COLLECTED MATERIAL.
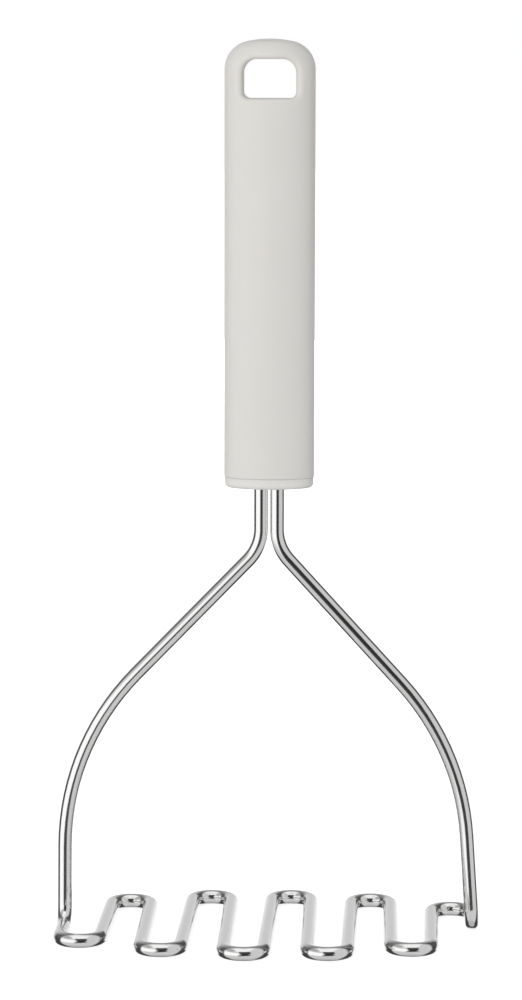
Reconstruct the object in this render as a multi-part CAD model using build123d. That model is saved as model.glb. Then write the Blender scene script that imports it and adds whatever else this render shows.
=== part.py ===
from build123d import *
import math
import os

# Potato masher. Millimetres, +Z up, X across the head, Y through its depth, front at -Y.
# The origin is under the middle of the mashing head, on the surface that the head rests on.

# Rod that makes the stems, the wishbone frame and the mashing head
rod_diameter = 4.0
stem_gap = 0.45
tang_depth = 61.8
tang_end_bevel = 0.5
notch_count = 2
notch_height = 3.0
notch_depth = 0.8
notch_first_height = 26.0
notch_step = 18.0

# Wishbone frame. Its corners are where the straight runs would meet without their bends.
# The real frame is sprung a little to one side at its shoulders, which frame_lean gives.
knee_height = 108.7
knee_radius = 12.5
shoulder_height = 52.5
shoulder_spacing = 110.3
shoulder_radius = 70.9
frame_lean = 1.55
foot_spacing = 114.1
elbow_radius = 5.5

# Mashing head: parallel runs joined by round bends, inside an oval outline
run_count = 11
head_depth = 70.9
head_oval_width = 132.1
bend_pinch = 0.2
crown_flat = 0.2

# Grip. stem_reach is how far above the knee corners it starts.
stem_reach = 16.7
grip_length = 122.7
grip_width = 24.8
grip_thickness = 15.0
grip_wall = 2.2
crown_radius = 29.5
crown_corner_radius = 7.7

# Hanging hole
hole_width = 14.4
hole_height = 10.6
hole_top_margin = 5.5
hole_top_radius = 3.7
hole_bottom_radius = 1.8
hole_edge_radius = 1.3
hole_floor = 3.0

# End cap
cap_height = 2.9
cap_inset = 0.2
cap_edge_radius = 1.3
seam_bevel = 0.18
spigot_length = 7.0
spigot_clearance = 0.1
slot_clearance = 0.1

# Core moulded round the stem ends inside the grip
core_width = 13.0
core_thickness = 8.0
core_corner_radius = 2.0
core_top_cover = 3.0
core_clearance = 0.15
rib_count = 5
rib_thickness = 2.0

# Length by which a cutter runs past what it cuts
overrun = 2.0

# Sizes that follow from the ones above
rod_radius = rod_diameter / 2
stem_offset = (stem_gap + rod_diameter) / 2
grip_bottom_height = knee_height + stem_reach
tang_top = grip_bottom_height + tang_depth
grip_top = grip_bottom_height + grip_length
seam_height = grip_bottom_height + cap_height
spigot_top = seam_height + spigot_length
hole_top = grip_top - hole_top_margin
hole_bottom = hole_top - hole_height
cavity_top = hole_bottom - hole_floor
run_pitch = foot_spacing / (run_count - 1)


def bend_reach(middle):
    """Distance in Y from the head's long axis to the outermost centre line of a bend."""
    half_depth = head_depth / 2 - rod_radius
    half_width = head_oval_width / 2
    return half_depth * math.sqrt(1 - (middle / half_width) ** 2)


def side_corners(side):
    """Corners of one leg of the rod, from the stem's end down to the elbow."""
    return [
        (side * stem_offset, 0, tang_top),
        (side * stem_offset, 0, knee_height),
        (side * shoulder_spacing / 2 - frame_lean, 0, shoulder_height),
        (side * foot_spacing / 2, 0, rod_radius),
    ]


def head_corners():
    """Corners of the mashing head, from its left foot to its right foot, front bend first."""
    corners = []
    for bend in range(run_count - 1):
        left = bend * run_pitch - foot_spacing / 2
        right = left + run_pitch
        side = -1 if bend % 2 == 0 else 1
        reach = side * bend_reach((left + right) / 2)
        corners.append((left + bend_pinch, reach, rod_radius))
        corners.append((right - bend_pinch, reach, rod_radius))
    return corners


def rod_path():
    """Centre line of the whole rod: straight runs joined by tangent arcs."""
    left = side_corners(-1)
    right = side_corners(1)
    corners = left + head_corners() + right[::-1]
    bend_radius = (run_pitch - crown_flat) / 2 - bend_pinch
    side_radii = [knee_radius, shoulder_radius, elbow_radius]
    radii = side_radii + [bend_radius] * (2 * (run_count - 1)) + side_radii[::-1]
    return FilletPolyline(*corners, radius=radii)


def notch_cutters():
    """Blocks that cut the anchor notches in the outer side of each stem end."""
    cutters = []
    for side in (-1, 1):
        outer_x = side * (stem_offset + rod_radius)
        for index in range(notch_count):
            height = grip_bottom_height + notch_first_height + index * notch_step
            block = Box(2 * notch_depth, rod_diameter + overrun, notch_height)
            cutters.append(Pos(outer_x, 0, height) * block)
    return cutters


def make_rod():
    """The one bent rod, with bevelled ends and notches that the core locks into."""
    path = rod_path()
    section = Plane(origin=path @ 0, z_dir=path % 0) * Circle(rod_radius)
    rod = sweep(section, path=path)
    ends = rod.edges().filter_by(GeomType.CIRCLE).group_by(Axis.Z)[-1]
    rod = chamfer(ends, length=tang_end_bevel)
    for cutter in notch_cutters():
        rod -= cutter
    print("rod length", round(path.length, 2), "volume", round(rod.volume, 1))
    print("section times length", round(math.pi * rod_radius**2 * path.length, 1))
    return rod


def grip_body():
    """Outer form of the grip: an oval bar with a domed top."""
    half_width = grip_width / 2
    corner_x = half_width - crown_corner_radius
    drop = math.sqrt((crown_radius - crown_corner_radius) ** 2 - corner_x**2)
    corner_z = grip_top - crown_radius + drop
    lean = math.atan2(corner_x, drop)
    crown_end = (crown_radius * math.sin(lean), grip_top - crown_radius * (1 - math.cos(lean)))
    crown = RadiusArc((0, grip_top), crown_end, crown_radius)
    corner = RadiusArc(crown_end, (half_width, corner_z), crown_corner_radius)
    side = Polyline((half_width, corner_z), (half_width, seam_height), (0, seam_height), (0, grip_top))
    outline = Plane.XZ * make_face([crown, corner, side])
    return scale(revolve(outline, axis=Axis.Z), by=(1, grip_thickness / grip_width, 1))


def hole_cutter():
    """Bar with the hanging hole's outline, which runs past both faces of the grip."""
    outline = Rectangle(hole_width, hole_height)
    outline = fillet(outline.vertices().group_by(Axis.Y)[-1], radius=hole_top_radius)
    outline = fillet(outline.vertices().group_by(Axis.Y)[0], radius=hole_bottom_radius)
    middle = Plane(origin=(0, 0, (hole_top + hole_bottom) / 2), x_dir=(1, 0, 0), z_dir=(0, -1, 0))
    return extrude(middle * outline, amount=grip_thickness, both=True)


def oval(inset, clearance=0.0):
    """Oval section of the grip, drawn in from its outer surface."""
    return Ellipse(grip_width / 2 - inset - clearance, grip_thickness / 2 - inset - clearance)


def oval_bar(inset, clearance, bottom, height):
    """Upright oval bar, drawn in from the grip's outer surface."""
    return extrude(Pos(0, 0, bottom) * oval(inset, clearance), amount=height)


def hole_mouth_edges(shell):
    """Edges round both mouths of the hanging hole."""
    reach = hole_edge_radius
    edges = []
    for edge in shell.edges():
        middle = edge.center()
        beside = abs(middle.X) < hole_width / 2 + reach
        level = hole_bottom - reach < middle.Z < hole_top + reach
        outside = abs(middle.Y) > grip_thickness / 2 - grip_wall
        if beside and level and outside:
            edges.append(edge)
    return edges


def make_shell():
    """Hollow grip, open at the bottom, with a rounded hanging hole and a bevelled rim."""
    shell = grip_body()
    shell = chamfer(shell.edges().group_by(Axis.Z)[0], length=seam_bevel)
    shell -= hole_cutter()
    shell = fillet(hole_mouth_edges(shell), radius=hole_edge_radius)
    shell -= oval_bar(grip_wall, 0, seam_height - overrun, cavity_top - seam_height + overrun)
    return shell


def make_cap():
    """Rim under the grip, with a spigot that plugs the hollow and a slot for the two stems."""
    cap = oval_bar(cap_inset, 0, grip_bottom_height, cap_height)
    cap = fillet(cap.edges().group_by(Axis.Z)[0], radius=cap_edge_radius)
    cap = chamfer(cap.edges().group_by(Axis.Z)[-1], length=seam_bevel)
    cap += oval_bar(grip_wall, spigot_clearance, seam_height, spigot_length)
    slot = SlotCenterToCenter(2 * stem_offset, rod_diameter + 2 * slot_clearance)
    slot = Pos(0, 0, grip_bottom_height - overrun) * slot
    cap -= extrude(slot, amount=cap_height + spigot_length + 2 * overrun)
    return cap


def make_core(rod):
    """Ribbed core moulded round the stem ends, a close fit in the hollow of the grip."""
    height = tang_top + core_top_cover - spigot_top
    spine = RectangleRounded(core_width, core_thickness, core_corner_radius)
    core = extrude(Pos(0, 0, spigot_top) * spine, amount=height)
    for index in range(rib_count):
        bottom = spigot_top + index * (height - rib_thickness) / (rib_count - 1)
        core += oval_bar(grip_wall, core_clearance, bottom, rib_thickness)
    return core - rod


def write_part(name, solid):
    """Write one sub-part under its own name."""
    export_step(solid, "parts/" + name + ".step")
    box = solid.bounding_box()
    print(name, "volume", round(solid.volume, 1), "size", box.size)


os.makedirs("parts", exist_ok=True)
masher_wire = make_rod()
write_part("masher_wire", masher_wire)
write_part("handle_shell", make_shell())
write_part("end_cap", make_cap())
write_part("tang_core", make_core(masher_wire))
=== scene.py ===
# %% [markdown]
# # A potato masher, dressed for its picture
# The tool has two things to look at: a bent rod of polished steel and a satin plastic grip. The
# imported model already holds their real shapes, so this lesson gives them their finishes, remakes
# the rod as a smooth tube whose surface knows which way it was drawn, and lights the result.

# %% Load the model as a fixed frame
import math
import bpy
import bmesh
from mathutils import Matrix, Vector


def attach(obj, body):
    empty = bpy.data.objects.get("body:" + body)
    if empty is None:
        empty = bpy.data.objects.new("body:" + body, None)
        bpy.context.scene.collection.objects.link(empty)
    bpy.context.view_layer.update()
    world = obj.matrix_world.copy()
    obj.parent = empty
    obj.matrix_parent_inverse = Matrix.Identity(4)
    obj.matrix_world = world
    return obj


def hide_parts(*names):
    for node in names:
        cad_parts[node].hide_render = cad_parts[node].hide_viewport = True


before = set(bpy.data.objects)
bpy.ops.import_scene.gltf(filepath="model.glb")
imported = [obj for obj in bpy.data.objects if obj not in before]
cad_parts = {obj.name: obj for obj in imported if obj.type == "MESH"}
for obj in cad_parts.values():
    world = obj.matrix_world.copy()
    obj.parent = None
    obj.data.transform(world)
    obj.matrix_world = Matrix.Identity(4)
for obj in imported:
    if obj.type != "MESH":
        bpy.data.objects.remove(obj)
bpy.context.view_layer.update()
MM = 0.001
scene = bpy.context.scene
scene.view_settings.view_transform = "Standard"
print("pieces in the model:", sorted(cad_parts))

# %% [markdown]
# ## Where the camera stands
# The picture is taken from a metre away, a little above the tool and a little to its right, with
# a long lens that keeps the two legs of the frame nearly parallel. A camera could be moved about
# by hand until the view looks right. Here it is placed by the point that it is aimed at, a
# compass angle and a height angle, because each of these can be set without upsetting the others.

# %% Camera
camera_distance = 1000 * MM
camera_compass = 2.17
camera_height = 7.226
camera_roll = 0.125
camera_target = Vector((-2.24 * MM, 0, 121.8 * MM))
picture_height = 1000
focal_pixels = 3624.5
sensor_size_mm = 36.0
farthest_seen = 50.0


def way_towards(compass_degrees, height_degrees):
    compass_angle = math.radians(compass_degrees)
    height_angle = math.radians(height_degrees)
    return Vector((
        math.sin(compass_angle) * math.cos(height_angle),
        -math.cos(compass_angle) * math.cos(height_angle),
        math.sin(height_angle),
    ))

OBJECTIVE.
Give again the lines from the one with "masher_wire = make_rod()" to the one with "obj.data.transform(world)", both lines included, exactly and with no other line.

THE OUTPUT.
masher_wire = make_rod()
write_part("masher_wire", masher_wire)
write_part("handle_shell", make_shell())
write_part("end_cap", make_cap())
write_part("tang_core", make_core(masher_wire))
=== scene.py ===
# %% [markdown]
# # A potato masher, dressed for its picture
# The tool has two things to look at: a bent rod of polished steel and a satin plastic grip. The
# imported model already holds their real shapes, so this lesson gives them their finishes, remakes
# the rod as a smooth tube whose surface knows which way it was drawn, and lights the result.

# %% Load the model as a fixed frame
import math
import bpy
import bmesh
from mathutils import Matrix, Vector


def attach(obj, body):
    empty = bpy.data.objects.get("body:" + body)
    if empty is None:
        empty = bpy.data.objects.new("body:" + body, None)
        bpy.context.scene.collection.objects.link(empty)
    bpy.context.view_layer.update()
    world = obj.matrix_world.copy()
    obj.parent = empty
    obj.matrix_parent_inverse = Matrix.Identity(4)
    obj.matrix_world = world
    return obj


def hide_parts(*names):
    for node in names:
        cad_parts[node].hide_render = cad_parts[node].hide_viewport = True


before = set(bpy.data.objects)
bpy.ops.import_scene.gltf(filepath="model.glb")
imported = [obj for obj in bpy.data.objects if obj not in before]
cad_parts = {obj.name: obj for obj in imported if obj.type == "MESH"}
for obj in cad_parts.values():
    world = obj.matrix_world.copy()
    obj.parent = None
    obj.data.transform(world)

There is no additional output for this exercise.